Menurut Epihurus dalam Russell (2004: 372) untuk menjaga ketentraman batin, ia menganggap kenikmatan sebagai yang baik, dan tetap memegang teguh, dengan konsistensi yang luar biasa, terhadap segala konsekuensi dari pandangan ini. Kenikmatan adalah awal dan akhir hidup yang penuh berkah. Epihurus tidak sependapat dengan para hedonis pendahulunya dalam membedakan antara kenikmatan aktif dan pasif, atau kenikmatan dinamis atau statis. Kenikmatan dinamis terdapat dalam tercapinya tujuan yang diinginkan, keingginan sebelumnya itu disertai pendidikan. Kenikmatan statis terdapat dalam keadaan ekuilibrium, yang tercipta dari adanya semacam keadaan yang diinginkan jika keadaan itu tidak terjadi. Saya kira kita bisa mengatakan perumusan rasa lapar, ketika upaya untuk memuaskan itu masih berlangsung merupakan kenikmatan dinamis, namun keadaan senang yang lantas timbul ketika rasa lapar itu telah sepenuhnya terpuaskan adalah kenikmatan status. Dalam kedua hal ini Epihurus lebih bijaksana jika mengejar jenis kedua, sebab lebih murni, dan tidak tergantung pada adanya penderitaan. sebagai perangsang munculnya keinginan. Ia mengatakan juga bahwa kenikmatan sosial yang paling aman adalah persahabatan, karena beranggapan bahwa semua manusia senantiasa hanya mengejar kenikmatannya sendiri, kadang dengan cara yan bijaksana, kadang secara tak bijaksana.

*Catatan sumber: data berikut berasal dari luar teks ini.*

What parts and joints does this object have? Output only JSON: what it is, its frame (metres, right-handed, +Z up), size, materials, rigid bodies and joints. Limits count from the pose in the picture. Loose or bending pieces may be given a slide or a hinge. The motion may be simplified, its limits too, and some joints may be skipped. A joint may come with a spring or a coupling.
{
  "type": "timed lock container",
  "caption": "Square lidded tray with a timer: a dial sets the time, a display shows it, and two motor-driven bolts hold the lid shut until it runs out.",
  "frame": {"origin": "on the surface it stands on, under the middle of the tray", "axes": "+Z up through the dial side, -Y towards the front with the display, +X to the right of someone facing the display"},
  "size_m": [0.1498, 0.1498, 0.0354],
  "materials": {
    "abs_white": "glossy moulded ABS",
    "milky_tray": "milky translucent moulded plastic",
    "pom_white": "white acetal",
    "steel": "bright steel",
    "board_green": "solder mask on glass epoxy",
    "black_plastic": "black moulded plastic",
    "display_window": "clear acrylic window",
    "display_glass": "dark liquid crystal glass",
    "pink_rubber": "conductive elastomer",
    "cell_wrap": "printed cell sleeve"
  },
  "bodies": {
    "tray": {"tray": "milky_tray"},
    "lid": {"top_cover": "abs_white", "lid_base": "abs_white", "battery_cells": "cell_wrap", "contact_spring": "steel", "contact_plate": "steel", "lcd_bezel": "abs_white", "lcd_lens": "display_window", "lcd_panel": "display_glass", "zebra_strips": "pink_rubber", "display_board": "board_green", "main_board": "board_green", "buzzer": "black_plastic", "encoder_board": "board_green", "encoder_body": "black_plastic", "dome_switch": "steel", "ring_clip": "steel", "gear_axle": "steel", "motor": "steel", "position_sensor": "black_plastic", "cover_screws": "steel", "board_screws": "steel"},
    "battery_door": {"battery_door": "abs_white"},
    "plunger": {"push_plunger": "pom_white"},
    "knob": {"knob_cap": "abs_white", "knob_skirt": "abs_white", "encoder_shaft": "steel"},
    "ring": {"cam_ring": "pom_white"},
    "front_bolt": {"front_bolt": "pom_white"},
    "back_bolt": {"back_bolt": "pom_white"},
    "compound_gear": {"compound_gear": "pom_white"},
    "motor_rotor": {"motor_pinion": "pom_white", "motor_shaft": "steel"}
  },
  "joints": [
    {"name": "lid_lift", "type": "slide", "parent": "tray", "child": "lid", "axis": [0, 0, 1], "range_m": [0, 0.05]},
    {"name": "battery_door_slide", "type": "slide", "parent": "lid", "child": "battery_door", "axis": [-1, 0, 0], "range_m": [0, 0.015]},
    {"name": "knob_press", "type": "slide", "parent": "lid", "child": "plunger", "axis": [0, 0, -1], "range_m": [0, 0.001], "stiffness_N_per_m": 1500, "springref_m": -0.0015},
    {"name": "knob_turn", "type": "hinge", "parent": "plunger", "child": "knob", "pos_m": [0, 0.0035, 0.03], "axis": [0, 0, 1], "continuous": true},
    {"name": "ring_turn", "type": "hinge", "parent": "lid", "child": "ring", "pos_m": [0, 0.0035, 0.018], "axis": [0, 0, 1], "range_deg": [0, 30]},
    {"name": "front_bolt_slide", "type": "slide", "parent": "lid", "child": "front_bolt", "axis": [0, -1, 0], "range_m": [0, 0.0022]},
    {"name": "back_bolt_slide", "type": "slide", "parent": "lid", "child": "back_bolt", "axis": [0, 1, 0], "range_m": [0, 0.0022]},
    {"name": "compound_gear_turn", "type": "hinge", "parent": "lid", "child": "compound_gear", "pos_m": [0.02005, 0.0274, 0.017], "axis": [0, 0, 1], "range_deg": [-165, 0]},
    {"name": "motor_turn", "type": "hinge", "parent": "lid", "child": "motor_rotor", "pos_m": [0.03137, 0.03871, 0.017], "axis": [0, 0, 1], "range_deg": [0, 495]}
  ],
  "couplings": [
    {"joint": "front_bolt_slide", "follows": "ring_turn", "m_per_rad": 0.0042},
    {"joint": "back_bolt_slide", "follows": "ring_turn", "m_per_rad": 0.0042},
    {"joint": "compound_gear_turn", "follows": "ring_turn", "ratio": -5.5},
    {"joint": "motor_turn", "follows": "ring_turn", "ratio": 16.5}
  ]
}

Menurut Cicerno dalam Russell (2004:335) ia berpendapat bahwa persahabatan tak dapat dipisahkan dari kenikmatan, dan oleh sebab itu harus dikembangkan, kerena tanpa hal tersebut kita tidak dapat hidup dalam keamanan dan terjauhkan dari kecemasan, tak pula bisa merasakan kenikmatan.

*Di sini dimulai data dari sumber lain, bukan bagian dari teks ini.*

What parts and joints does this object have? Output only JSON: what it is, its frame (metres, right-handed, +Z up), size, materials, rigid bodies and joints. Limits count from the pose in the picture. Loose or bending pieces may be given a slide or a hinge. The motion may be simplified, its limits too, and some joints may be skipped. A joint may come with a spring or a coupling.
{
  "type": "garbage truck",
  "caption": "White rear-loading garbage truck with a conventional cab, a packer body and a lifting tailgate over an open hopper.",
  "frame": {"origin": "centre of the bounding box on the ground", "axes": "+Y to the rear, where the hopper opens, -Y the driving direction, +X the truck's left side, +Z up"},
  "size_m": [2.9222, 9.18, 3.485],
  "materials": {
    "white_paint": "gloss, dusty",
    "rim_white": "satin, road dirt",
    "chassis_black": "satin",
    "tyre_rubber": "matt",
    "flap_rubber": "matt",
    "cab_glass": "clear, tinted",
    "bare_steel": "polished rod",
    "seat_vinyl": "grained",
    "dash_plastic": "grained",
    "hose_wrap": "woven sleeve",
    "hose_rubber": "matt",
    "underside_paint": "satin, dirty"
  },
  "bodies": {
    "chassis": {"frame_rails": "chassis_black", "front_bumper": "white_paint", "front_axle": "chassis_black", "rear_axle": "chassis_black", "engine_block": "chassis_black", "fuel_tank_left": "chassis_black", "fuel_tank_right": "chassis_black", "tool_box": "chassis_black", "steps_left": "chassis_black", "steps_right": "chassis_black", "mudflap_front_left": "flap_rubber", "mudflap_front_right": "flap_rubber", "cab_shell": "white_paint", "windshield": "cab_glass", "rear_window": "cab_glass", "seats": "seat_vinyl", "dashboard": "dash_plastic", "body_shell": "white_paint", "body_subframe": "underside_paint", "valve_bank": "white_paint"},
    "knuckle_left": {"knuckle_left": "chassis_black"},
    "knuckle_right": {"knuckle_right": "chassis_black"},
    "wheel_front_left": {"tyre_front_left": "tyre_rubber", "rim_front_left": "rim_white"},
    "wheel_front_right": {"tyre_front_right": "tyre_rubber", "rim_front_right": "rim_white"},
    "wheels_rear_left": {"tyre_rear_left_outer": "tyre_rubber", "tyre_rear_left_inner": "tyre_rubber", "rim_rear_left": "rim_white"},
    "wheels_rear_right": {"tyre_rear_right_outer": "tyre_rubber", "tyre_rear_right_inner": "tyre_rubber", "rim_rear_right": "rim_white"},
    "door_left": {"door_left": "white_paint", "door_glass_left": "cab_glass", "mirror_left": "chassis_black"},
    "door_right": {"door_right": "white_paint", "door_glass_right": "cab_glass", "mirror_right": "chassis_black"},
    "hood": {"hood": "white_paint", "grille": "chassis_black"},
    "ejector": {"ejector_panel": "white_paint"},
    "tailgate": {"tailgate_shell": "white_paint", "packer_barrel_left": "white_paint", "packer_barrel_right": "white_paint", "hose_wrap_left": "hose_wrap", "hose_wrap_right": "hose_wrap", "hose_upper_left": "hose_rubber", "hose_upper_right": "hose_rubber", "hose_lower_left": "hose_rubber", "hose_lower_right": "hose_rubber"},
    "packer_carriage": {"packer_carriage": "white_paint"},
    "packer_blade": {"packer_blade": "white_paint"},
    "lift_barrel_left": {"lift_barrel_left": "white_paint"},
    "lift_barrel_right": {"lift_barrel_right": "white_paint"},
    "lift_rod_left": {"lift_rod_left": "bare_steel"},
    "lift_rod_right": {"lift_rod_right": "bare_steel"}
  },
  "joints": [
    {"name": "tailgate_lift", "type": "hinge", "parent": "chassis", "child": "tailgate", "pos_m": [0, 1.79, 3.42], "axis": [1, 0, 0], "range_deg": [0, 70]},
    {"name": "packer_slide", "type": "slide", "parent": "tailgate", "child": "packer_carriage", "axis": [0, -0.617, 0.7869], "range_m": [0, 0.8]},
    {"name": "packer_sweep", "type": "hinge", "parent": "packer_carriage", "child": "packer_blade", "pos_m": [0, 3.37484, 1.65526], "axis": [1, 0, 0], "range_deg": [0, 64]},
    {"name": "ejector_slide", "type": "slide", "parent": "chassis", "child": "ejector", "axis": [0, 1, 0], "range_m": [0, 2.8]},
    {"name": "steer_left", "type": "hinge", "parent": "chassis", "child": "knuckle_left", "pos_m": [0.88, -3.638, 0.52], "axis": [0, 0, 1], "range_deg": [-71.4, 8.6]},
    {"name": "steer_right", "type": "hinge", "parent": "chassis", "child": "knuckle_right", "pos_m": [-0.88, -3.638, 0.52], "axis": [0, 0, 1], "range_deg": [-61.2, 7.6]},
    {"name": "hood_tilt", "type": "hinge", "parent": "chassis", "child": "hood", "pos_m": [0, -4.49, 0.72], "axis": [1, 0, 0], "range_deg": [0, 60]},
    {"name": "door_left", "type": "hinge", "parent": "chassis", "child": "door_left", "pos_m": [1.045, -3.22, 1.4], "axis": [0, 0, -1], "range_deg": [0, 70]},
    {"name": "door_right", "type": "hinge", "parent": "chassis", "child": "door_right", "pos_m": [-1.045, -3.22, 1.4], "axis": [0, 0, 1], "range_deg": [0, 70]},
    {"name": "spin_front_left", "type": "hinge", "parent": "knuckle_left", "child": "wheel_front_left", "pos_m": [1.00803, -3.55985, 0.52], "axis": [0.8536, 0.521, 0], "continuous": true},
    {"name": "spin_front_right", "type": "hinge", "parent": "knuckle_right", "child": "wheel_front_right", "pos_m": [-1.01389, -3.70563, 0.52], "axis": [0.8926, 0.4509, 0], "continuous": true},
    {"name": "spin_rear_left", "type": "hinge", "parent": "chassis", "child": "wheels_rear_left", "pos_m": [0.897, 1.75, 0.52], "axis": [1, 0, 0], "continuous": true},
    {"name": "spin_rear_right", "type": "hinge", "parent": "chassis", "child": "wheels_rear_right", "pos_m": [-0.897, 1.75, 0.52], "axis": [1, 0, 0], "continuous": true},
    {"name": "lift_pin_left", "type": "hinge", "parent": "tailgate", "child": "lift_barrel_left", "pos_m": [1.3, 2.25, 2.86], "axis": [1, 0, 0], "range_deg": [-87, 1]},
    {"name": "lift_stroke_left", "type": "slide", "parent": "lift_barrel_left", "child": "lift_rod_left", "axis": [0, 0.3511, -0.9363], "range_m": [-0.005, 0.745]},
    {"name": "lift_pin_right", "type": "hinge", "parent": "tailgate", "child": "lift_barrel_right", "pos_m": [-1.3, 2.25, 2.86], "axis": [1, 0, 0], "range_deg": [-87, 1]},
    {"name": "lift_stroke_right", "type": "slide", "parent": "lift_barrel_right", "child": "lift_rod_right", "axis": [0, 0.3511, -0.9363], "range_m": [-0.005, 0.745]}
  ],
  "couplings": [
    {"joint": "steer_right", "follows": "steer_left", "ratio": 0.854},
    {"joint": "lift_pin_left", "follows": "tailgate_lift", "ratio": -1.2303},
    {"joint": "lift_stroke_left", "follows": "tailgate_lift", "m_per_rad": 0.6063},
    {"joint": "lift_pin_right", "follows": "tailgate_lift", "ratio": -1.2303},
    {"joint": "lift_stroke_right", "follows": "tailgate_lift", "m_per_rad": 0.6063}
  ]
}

Sedangkan menurut Broke dalam Russell (2004 : 842) menyakini bahwa kesenangan adalah sesuatu yang baik, dan ini merupakan pandangan yang diterima luas dikalangan empiris disepanjang abad 18 dan 19. Namun pandangan ini bertentangan dengan Isobbes dalam Russell (2004 : 842) mengagungkan kekuasaan. Sebaliknya Spinoza dalam Russell (2004 : 842) pada titik tertentu sependapat dengan Isobbes, adapun pandangan pertama berasal dari Isobbes, sedangkan yang kedua kebaikan terdapat kemanunggalan mistis dengan Tuhan.
Menurut John Stuart Mill dalam bukunya, Utiliarianism menawarkan argumen yang sedemikian menyesatkan sehingga sulit dipahami mengapa ia mengira argumen tersebut salah. Ia berkata: Kesenangan adalah satu-satunya hal yang patut dihasrati (desired); karenanya kesenangan adalah satu-satunya hal yang paling terhasrati (desirable). Ia berargumen bahwa satu-satunya benda yang dapat terlihat (visible) adalah benda yang dilihat, satu-satunya benda yang dapat terdengar adalah benda yang didengar. Ia tidak memperhatikan bahwa suatu benda dapat dilihat, jika benda itu patut terhasrati dan benda itu seharusnya dihasrati. Jadi disini jelas bahwa patut terhasrati merupakan syarat dari dihasrati.
Honis O. Kallsoff dalam Soerjono Soemardjo (1996 : 359) manusia dalam kenyataannya mencari kenikmatan (hedonisme psikologis) dengan prinsip yang mengatakan bahwa mausia seharusnya mencari kenikmatan (hedonisme etis). Disini jelas bahwa hedonisme ialah perbuatan yang diantara segenap perbuatan yang dapat dilakukan oleh seseorang akan membawa orang tersebut merasakan kebahagiaan yang sebesar-besarnya.